━━━ Data shown ━━━
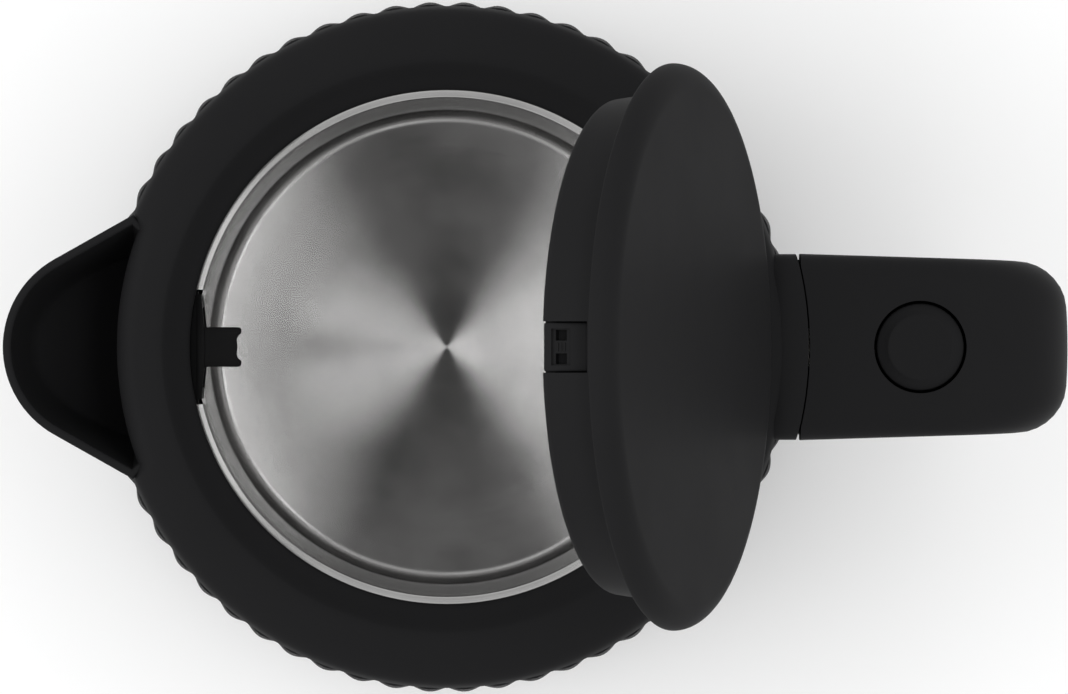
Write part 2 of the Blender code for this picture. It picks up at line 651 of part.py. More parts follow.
def release_parts():
    """Crank under the button, and the slider that holds the lid's keeper."""
    x, z = CRANK_X, CRANK_Z
    lug_top = 8.8
    hub = arc((x, z), 2.7, 160, 300, 8)
    crank = hub + [(x + CRANK_ARM + 1, z - 0.9), (x + CRANK_ARM + 1.2, z + 0.9), (x + 9.2, z + 1.1),
                   (x + 3.2, z + 1.8), (x + 1.2, z + 4), (x + 1.2, z + 7.4), (x + 0.6, z + lug_top),
                   (x - 0.6, z + lug_top), (x - 1.2, z + 7.4), (x - 1.2, z + 4)]
    lever = add("release_lever", side_prism(crank, (-2.6, 2.6)), "inner_plastic", (x, 0, z))
    cut(lever, rod(1.3, (x, -5, z), (x, 5, z), 12))
    add("release_lever_pin", rod(1.0, (x, -6.6, z), (x, 6.6, z), 12), "spring_steel")
    (start, end), (low, high) = SLIDER_X, SLIDER_Z
    body = [(start, low), (end, low), (end, high), (start, high)]
    slider = add("latch_slider", side_prism(body, (-4.2, 4.2)), "inner_plastic")
    join(slider, side_prism(keeper_nose(), (-1.8, 1.8)))
    cut(slider, box((x - 1.9, x + 1.9), (-3.0, 3.0), (low - 1, high + 1)))
    spring_at = (end + 0.4, 0, (low + high) / 2)
    spring = coil(spring_at, (1, 0, 0), 1.1, 0.5, 3.6, 4, 8)
    add("latch_spring", spring, "spring_steel", spring_at)


def around_hinge(radius, degrees):
    """A point about the hinge axis, in the lid's closed position."""
    a = radians(degrees)
    return (HINGE_X + radius * cos(a), HINGE_Z + radius * sin(a))


def keeper_nose():
    """The slider's nose, which ends just clear of the path of the keeper's tail."""
    low, high = NOSE_DEG
    root_x = SLIDER_X[0] + 1.0
    return [around_hinge(NOSE_R, low), (root_x, SLIDER_Z[0]), (root_x, SLIDER_Z[1] - 0.4),
            around_hinge(NOSE_R, high)]


# --- lid, modelled closed and then turned open about the hinge -----------------------------

def lid(axis):
    """Cover, liner with two hinge knuckles, front insert and keeper."""
    n = RIM_Z
    place = tuple(axis["place"])

    def lid_piece(name, mesh, finish):
        return add(name, mesh, finish, place, axis)

    edge = [(LID_R - 5.8 + 5.8 * cos(t), n + 0.4 + 5.0 * sin(t)) for t in
            (radians(90 - 22.5 * k) for k in range(5))]
    cover = [(0, n + 6.0), (32, n + 5.85)] + edge + [
        (LID_R - 0.3, n), (LID_R - 1.9, n), (LID_R - 2.3, n + 1.2), (55.6, n + 3.2), (0, n + 3.4)]
    lid_piece("lid_cover", turned(cover, 48), "black_lid")
    bottom = n - LID_SKIRT_H
    liner_profile = [(0, bottom), (52.9, bottom), (54.1, bottom + 0.5), (LID_SKIRT_R, bottom + 1.6),
                     (LID_SKIRT_R, n), (58.2, n), (58.2, n + 1.5), (52.7, n + 1.5),
                     (52.7, bottom + 2), (0, bottom + 2)]
    liner = closed_piece(turned(liner_profile, 44))
    knuckle = arc((HINGE_X, HINGE_Z), KNUCKLE_R, -100, 115, 15)
    arm = [(53.6, n - 0.5), (53.6, n - 6.4), (60.5, n - 6.8)] + knuckle + [(61.8, n - 0.5)]
    for low, high in ((-9.8, -6.2), (2.3, 9.8)):
        join(liner, side_prism(arm, (low, high)))
    cut(liner, rod(BORE_R, (HINGE_X, -12, HINGE_Z), (HINGE_X, 12, HINGE_Z), 16))
    cut(liner, box((-58, -50.6), (-5.5, 5.5), (bottom - 2, n - 2.2)))
    cut(liner, box((53.0, 58), (-2.2, 2.2), (bottom - 2, n - 0.6)))
    move_to_axis(liner, "lid_liner", "black_lid", axis)
    block = closed_piece(box((-53.4, -51.0), (-5.15, 5.15), (bottom + 0.5, n - 2.6)))
    for y in (-2.5, 2.5):
        cut(block, box((-55, -52.0), (y - 1.2, y + 1.2), (bottom + 3.2, bottom + 5.6)))
    move_to_axis(block, "lid_front_insert", "black_lid", axis)
    tail = [around_hinge(KEEPER_R, KEEPER_DEG - TAIL_HALF_DEG),
            around_hinge(KEEPER_R, KEEPER_DEG + TAIL_HALF_DEG), around_hinge(3.0, 0),
            around_hinge(3.2, 50), around_hinge(3.2, 90), around_hinge(3.4, 150),
            (53.4, n - 2.4), (53.4, n - 5.6),
            around_hinge(3.6, 200), around_hinge(3.3, 240), around_hinge(3.3, 290)]
    keeper = closed_piece(side_prism(tail, (-1.7, 1.7)))
    cut(keeper, rod(BORE_R, (HINGE_X, -4, HINGE_Z), (HINGE_X, 4, HINGE_Z), 16))
    move_to_axis(keeper, "lid_keeper", "spring_steel", axis)


def closed_piece(mesh):
    """A piece still in the lid's closed position."""
    return add("unplaced", mesh, None)


def move_to_axis(piece, name, finish, axis):
    """Name a piece modelled in the closed position and hang it on the hinge's empty."""
    place = Vector(axis["place"]) * MM
    piece.data.transform(Matrix.Translation(-place))
    piece.name = name
    piece.data.name = name
    piece.parent = axis
    piece.data.materials.clear()
    piece.data.materials.append(material(name, *FINISHES[finish]))


def hinge_parts():
    """Hinge pin, its spring, and the empty on the hinge axis that carries the lid."""
    axis = bpy.data.objects.new("lid_axis", None)
    bpy.context.collection.objects.link(axis)
    axis.location = (HINGE_X * MM, 0, HINGE_Z * MM)
    axis["place"] = (HINGE_X, 0.0, HINGE_Z)
    axis.rotation_euler.y = radians(LID_OPEN_DEG)
    bpy.context.view_layer.update()
    add("lid_hinge_pin", rod(PIN_R, (HINGE_X, -12.6, HINGE_Z), (HINGE_X, 12.6, HINGE_Z), 16),
        "spring_steel", (HINGE_X, 0, HINGE_Z))
    add("lid_spring", coil((HINGE_X, -5.4, HINGE_Z), (0, 1, 0), 2.2, 0.7, 2.8, 3, 12),
        "spring_steel", (HINGE_X, 0, HINGE_Z))
    return axis


# --- switch and filter --------------------------------------------------------------------

def power_switch():
    """Rocking lever with a paddle below the handle, on a cross pin."""
    x, z = SWITCH_X, SWITCH_Z
    arm = [(x - 29, z - 1.2), (x, z - 2.8), (x + 25, z - 1.4), (x + 47, z + 0.6),
           (x + 50, z + 2.2), (x + 49, z + 4.2), (x + 25, z + 1.6), (x, z + 2.8), (x - 29, z + 1.2)]
    lever = add("switch_lever", side_prism(arm, (-5.5, 5.5)), "black_handle", (x, 0, z))
    paddle = [(x + 27, z - 1.0), (x + 47, z + 0.8), (x + 50.4, z + 2.4), (x + 49.4, z + 4.8),
              (x + 46, z + 4.4), (x + 27, z + 2.6)]
    join(lever, side_prism(paddle, (-9, 9)))
    cut(lever, rod(1.8, (x, -8, z), (x, 8, z), 14))
    add("switch_pivot", rod(1.4, (x, -9, z), (x, 9, z), 14), "spring_steel", (x, 0, z))


def pouring_filter():
    """Framed gauze in the pot's window, with a tab to lift it by."""
    low, high = FILTER_Z
    front = [(-53.5, 0), (-53.7, 4.3), (-54.4, 11.6)]
    plan = [(x, -y) for x, y in reversed(front)] + front[1:] + [(-55.3, 11.6), (-55.3, -11.6)]
    frame = add("filter_frame", loft([[(x, y, z) for x, y in plan] for z in (low, high)]),
                "black_body")
    cut(frame, box((-60, -50), (-9, 9), (low + 3, high - 4)))
    tab = [(-54.6, -4.4), (-45.9, -4.4), (-45.5, -3.2), (-46.4, -2.0), (-46.2, 0), (-46.4, 2.0),
           (-45.5, 3.2), (-45.9, 4.4), (-54.6, 4.4)]
    join(frame, loft([[(x, y, z) for x, y in tab] for z in (high - 2.0, high - 0.2)]))
    add("filter_mesh", box((-54.9, -54.4), (-8.65, 8.65), (low + 3.35, high - 4.35)), "mesh")


power_base()
outer_shell()
collar()
spout()
inner_pot()
bottom_parts()
steam_tube()
handle()
lid_button()
release_parts()
lid(hinge_parts())
power_switch()
pouring_filter()
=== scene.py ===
"""Looks of the cordless electric kettle: finished shells, lid, handle, steel pot and base.

Every piece is built in millimetres and stored in metres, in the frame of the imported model.
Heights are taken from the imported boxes; the lid is built closed and turned open about its hinge.
"""
import json
from math import atan2, cos, degrees, hypot, pi, radians, sin, sqrt

import bmesh
import bpy
from mathutils import Matrix, Vector


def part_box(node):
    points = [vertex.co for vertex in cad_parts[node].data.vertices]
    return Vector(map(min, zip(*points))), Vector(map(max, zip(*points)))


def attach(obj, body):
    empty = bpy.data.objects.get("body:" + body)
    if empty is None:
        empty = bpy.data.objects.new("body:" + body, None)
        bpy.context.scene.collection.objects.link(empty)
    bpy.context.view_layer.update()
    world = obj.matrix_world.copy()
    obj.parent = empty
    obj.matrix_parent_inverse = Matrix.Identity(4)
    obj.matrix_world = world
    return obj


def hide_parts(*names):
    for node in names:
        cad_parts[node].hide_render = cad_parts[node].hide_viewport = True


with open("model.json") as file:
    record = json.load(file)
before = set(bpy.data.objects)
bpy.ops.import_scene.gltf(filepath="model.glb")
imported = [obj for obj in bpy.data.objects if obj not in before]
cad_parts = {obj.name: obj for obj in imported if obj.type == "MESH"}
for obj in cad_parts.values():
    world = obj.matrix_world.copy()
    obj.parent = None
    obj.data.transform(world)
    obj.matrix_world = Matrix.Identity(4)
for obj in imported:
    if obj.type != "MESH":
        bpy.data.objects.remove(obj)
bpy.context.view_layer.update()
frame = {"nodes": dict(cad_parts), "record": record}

MM = 0.001
JOINTS = {joint["name"]: joint for joint in frame["record"]["behaviour"]["joints"]}


def top_of(node):
    """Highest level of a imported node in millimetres."""
    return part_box(node)[1][2] / MM


def bottom_of(node):
    """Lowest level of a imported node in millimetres."""
    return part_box(node)[0][2] / MM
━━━
The exercise :: Please return, exactly as they appear, the lines starting at the one that contains "power_base()" and ending at the one that contains "from math import".

The answer ::
power_base()
outer_shell()
collar()
spout()
inner_pot()
bottom_parts()
steam_tube()
handle()
lid_button()
release_parts()
lid(hinge_parts())
power_switch()
pouring_filter()
=== scene.py ===
"""Looks of the cordless electric kettle: finished shells, lid, handle, steel pot and base.

Every piece is built in millimetres and stored in metres, in the frame of the imported model.
Heights are taken from the imported boxes; the lid is built closed and turned open about its hinge.
"""
import json
from math import atan2, cos, degrees, hypot, pi, radians, sin, sqrt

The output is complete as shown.